### REQUIRED TASK
Please set the lines down again exactly, from the top of the entries through the line that contains "from build123d import *".

### TASK DATA
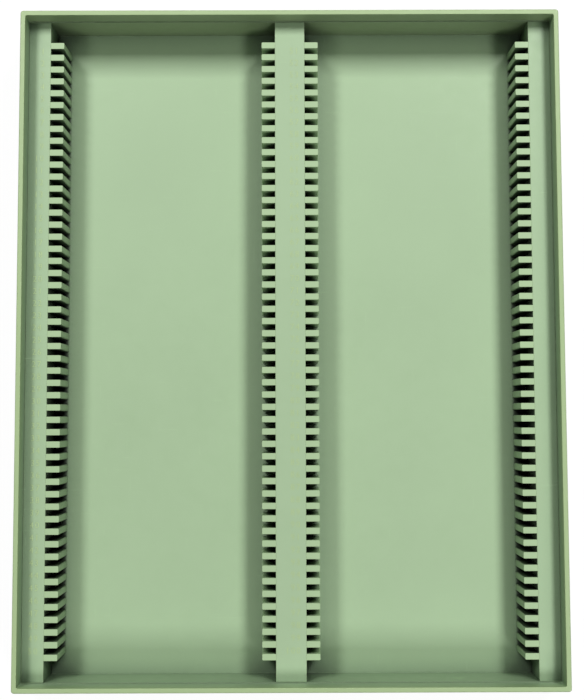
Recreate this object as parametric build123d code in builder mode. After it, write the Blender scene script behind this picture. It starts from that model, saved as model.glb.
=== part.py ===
import os
from math import radians, tan

from build123d import *

# Slide places: two columns of slots that hold standard slides on their long edge
place_count = 50
slot_spacing = 4.2
slot_width = 2.1
slide_length = 76.0
slide_play = 2.3
fin_length = 4.65
fin_corner = 0.3
fin_draft = 0.5

# Rails whose flat tops make the decks, lower than the rim
spine_width = 10.3
side_deck_width = 7.55
rail_wall = 1.5
end_gap = 7.2
end_ledge = 0.35

# Tray walls, floor and foot
rim_wall = 1.7
wall_draft = 0.5
corner_radius = 1.0
mouth_corner_radius = 0.5
inner_depth = 26.0
deck_drop = 8.2
floor_thickness = 1.9
foot_height = 1.0
foot_width = 3.0
foot_inset = 4.0

# Lift-off lid, turned over, with the tray standing in it
lid_clearance = 0.35
lid_wall = 1.5
lid_panel = 1.8
skirt_depth = 11.5
border_height = 0.8
border_width = 3.0
border_inset = 3.0
under_edge_round = 0.6
rim_round = 0.45
mouth_round = 0.2

# Running room at the ends and outer sides of the rails
fit_gap = 0.05

# Sizes that follow from the ones above
slide_span = slide_length + slide_play
fin_thickness = slot_spacing - slot_width
fin_count = place_count + 1
row_length = place_count * slot_spacing + fin_thickness
deck_height = inner_depth - deck_drop
draft_slope = tan(radians(wall_draft))
bed_width = spine_width + 2 * (slide_span + side_deck_width)
bed_length = row_length + 2 * end_gap
shell_height = floor_thickness + inner_depth
mouth_width = bed_width + 2 * deck_drop * draft_slope
mouth_length = bed_length + 2 * (end_ledge + deck_drop * draft_slope)
tray_width = mouth_width + 2 * rim_wall
tray_length = mouth_length + 2 * rim_wall
rail_length = bed_length - 2 * fit_gap

# Heights above the surface that the upturned lid lies on
lid_base = border_height
tray_base = lid_base + lid_panel
shell_base = tray_base + foot_height
bed_level = shell_base + floor_thickness
deck_level = bed_level + deck_height

# Distances from the middle of the box to the bottoms of the slots
inner_root = spine_width / 2
outer_root = inner_root + slide_span

os.makedirs("parts", exist_ok=True)


def finish(piece, name):
    # Label a finished piece and write it to its own file
    piece.part.label = name
    export_step(piece.part, f"parts/{name}.step")


def ring(width, length, band):
    # Flat band along the outside of a rectangle, drawn into the sketch that is open
    RectangleRounded(width, length, band)
    Rectangle(width - 2 * band, length - 2 * band, mode=Mode.SUBTRACT)


def round_rim(shell):
    # Soften both edges of the flat rim around an open shell
    fillet(shell.faces().sort_by(Axis.Z)[-1].outer_wire().edges(), rim_round)
    fillet(shell.faces().sort_by(Axis.Z)[-1].inner_wires()[0].edges(), mouth_round)


def make_tray():
    # Open shell with drafted walls, stepped in at deck level on the two end walls
    shell_inset = shell_height * draft_slope
    base_width = tray_width - 2 * shell_inset
    base_length = tray_length - 2 * shell_inset
    with BuildPart() as tray:
        with BuildSketch(Plane.XY.offset(shell_base)):
            RectangleRounded(base_width, base_length, corner_radius - shell_inset)
        extrude(amount=shell_height, taper=-wall_draft)
        fillet(tray.faces().sort_by(Axis.Z)[0].edges(), under_edge_round)
        with BuildSketch(Plane.XY.offset(bed_level)):
            Rectangle(bed_width, bed_length)
        extrude(amount=deck_height, mode=Mode.SUBTRACT)
        with BuildSketch(Plane.XY.offset(deck_level)):
            RectangleRounded(bed_width, bed_length + 2 * end_ledge, mouth_corner_radius)
        extrude(amount=deck_drop, taper=-wall_draft, mode=Mode.SUBTRACT)
        round_rim(tray)
        with BuildSketch(Plane.XY.offset(tray_base)):
            ring(base_width - 2 * foot_inset, base_length - 2 * foot_inset, foot_width)
        extrude(amount=foot_height)
    finish(tray, "tray")


def make_lid():
    # Shallow lid lying on its outer face, with a raised stacking border around that face
    lid_height = lid_panel + skirt_depth
    pocket_width = tray_width + 2 * lid_clearance
    pocket_length = tray_length + 2 * lid_clearance
    pocket_radius = corner_radius + lid_clearance
    pocket_inset = skirt_depth * draft_slope
    outer_inset = lid_height * draft_slope
    outer_width = pocket_width + 2 * (lid_wall - outer_inset)
    outer_length = pocket_length + 2 * (lid_wall - outer_inset)
    with BuildPart() as lid:
        with BuildSketch(Plane.XY.offset(lid_base)):
            RectangleRounded(outer_width, outer_length, pocket_radius + lid_wall - outer_inset)
        extrude(amount=lid_height, taper=-wall_draft)
        fillet(lid.faces().sort_by(Axis.Z)[0].edges(), under_edge_round)
        with BuildSketch(Plane.XY.offset(tray_base)):
            RectangleRounded(
                pocket_width - 2 * pocket_inset,
                pocket_length - 2 * pocket_inset,
                pocket_radius - pocket_inset,
            )
        extrude(amount=skirt_depth, taper=-wall_draft, mode=Mode.SUBTRACT)
        round_rim(lid)
        with BuildSketch(Plane.XY):
            ring(outer_width - 2 * border_inset, outer_length - 2 * border_inset, border_width)
        extrude(amount=border_height)
    finish(lid, "lid")


def make_rail(name, inner_x, outer_x):
    # Channel open at the bottom, standing on the tray floor from end wall to end wall
    width = outer_x - inner_x
    on_floor = (Align.CENTER, Align.MIN)
    with BuildPart() as rail:
        with BuildSketch(Plane.XZ):
            with Locations(((inner_x + outer_x) / 2, bed_level)):
                Rectangle(width, deck_height, align=on_floor)
                hollow = width - 2 * rail_wall
                Rectangle(hollow, deck_height - rail_wall, align=on_floor, mode=Mode.SUBTRACT)
        extrude(amount=rail_length / 2, both=True)
    finish(rail, name)


def make_fins(name, root_x, toward_slides):
    # Row of fins thicker at the foot, roots flat against a rail and tips over the slide column
    foot_spread = deck_height * tan(radians(fin_draft))
    foot_length = fin_length + 2 * foot_spread
    foot_thickness = fin_thickness + 2 * foot_spread
    with BuildSketch() as foot:
        Rectangle(foot_length, foot_thickness)
        tips = foot.vertices().sort_by(Axis.X, reverse=toward_slides < 0)[-2:]
        chamfer(tips, fin_corner)
    with BuildPart() as row:
        with BuildSketch(Plane.XY.offset(bed_level)):
            with Locations((root_x + toward_slides * fin_length / 2, 0)):
                with GridLocations(0, slot_spacing, 1, fin_count):
                    add(foot.sketch)
        extrude(amount=deck_height, taper=fin_draft)
        split(bisect_by=Plane.YZ.offset(root_x), keep=Keep.TOP if toward_slides > 0 else Keep.BOTTOM)
    finish(row, name)


make_tray()
make_lid()
make_rail("left_rail", fit_gap - bed_width / 2, -outer_root)
make_rail("centre_rail", -inner_root, inner_root)
make_rail("right_rail", outer_root, bed_width / 2 - fit_gap)
make_fins("left_fins", -outer_root, 1)
make_fins("centre_left_fins", -inner_root, -1)
make_fins("centre_right_fins", inner_root, 1)
make_fins("right_fins", outer_root, -1)
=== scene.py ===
import math

import bpy
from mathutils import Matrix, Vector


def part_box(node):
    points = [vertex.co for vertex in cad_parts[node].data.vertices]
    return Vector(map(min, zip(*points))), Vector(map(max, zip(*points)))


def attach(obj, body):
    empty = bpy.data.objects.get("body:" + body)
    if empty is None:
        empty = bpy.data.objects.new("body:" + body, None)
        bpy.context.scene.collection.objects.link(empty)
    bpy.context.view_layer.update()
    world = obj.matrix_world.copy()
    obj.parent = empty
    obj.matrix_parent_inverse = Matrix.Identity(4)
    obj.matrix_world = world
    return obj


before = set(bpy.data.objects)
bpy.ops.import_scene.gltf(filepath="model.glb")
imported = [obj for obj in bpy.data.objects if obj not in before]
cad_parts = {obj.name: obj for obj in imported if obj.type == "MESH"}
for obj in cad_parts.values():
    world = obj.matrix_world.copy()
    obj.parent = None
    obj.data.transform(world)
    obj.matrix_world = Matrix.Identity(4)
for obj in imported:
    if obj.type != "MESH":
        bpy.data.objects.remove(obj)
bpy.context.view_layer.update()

# Heights of the tray's floor, its decks and its rim
fin_low, fin_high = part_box("left_fins")
tray_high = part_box("tray")[1]
FLOOR_Z = fin_low.z
DECK_Z = fin_high.z
RIM_Z = tray_high.z

# Places along the columns, evenly about the middle of the fin rows
PLACES = 50
SLOT_SPACING = 0.0042
ROW_MIDDLE_Y = (fin_low.y + fin_high.y) / 2
ROW_HALF = (fin_high.y - fin_low.y) / 2
FIRST_SLOT_Y = ROW_MIDDLE_Y + (PLACES - 1) * SLOT_SPACING / 2

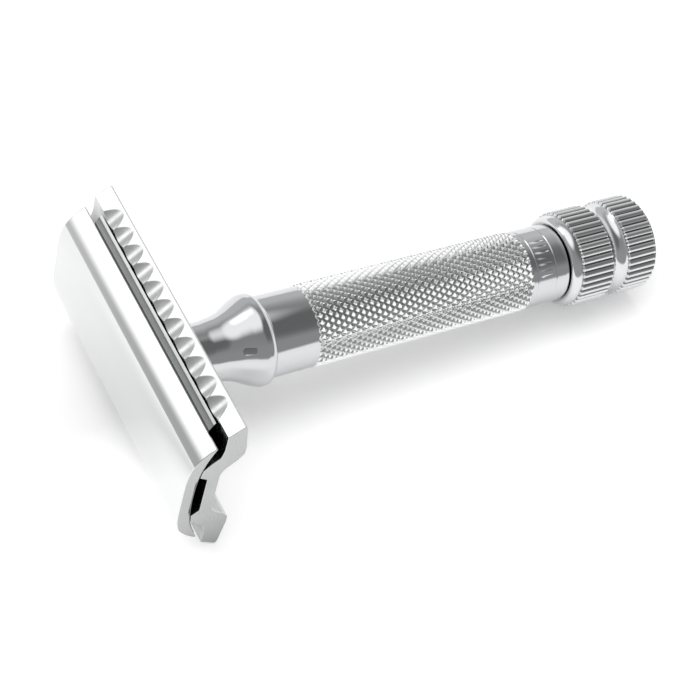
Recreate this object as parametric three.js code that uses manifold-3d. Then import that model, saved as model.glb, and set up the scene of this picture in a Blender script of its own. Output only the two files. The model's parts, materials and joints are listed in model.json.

### RESULT OF THE TASK
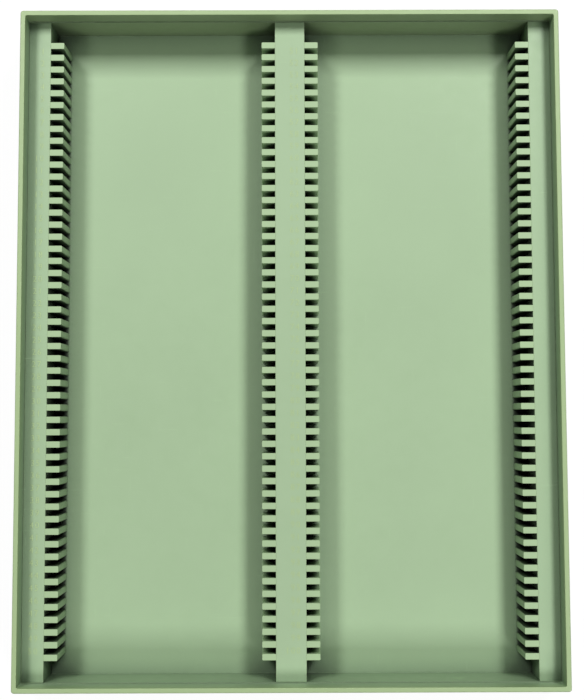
Recreate this object as parametric build123d code in builder mode. After it, write the Blender scene script behind this picture. It starts from that model, saved as model.glb.
=== part.py ===
import os
from math import radians, tan

from build123d import *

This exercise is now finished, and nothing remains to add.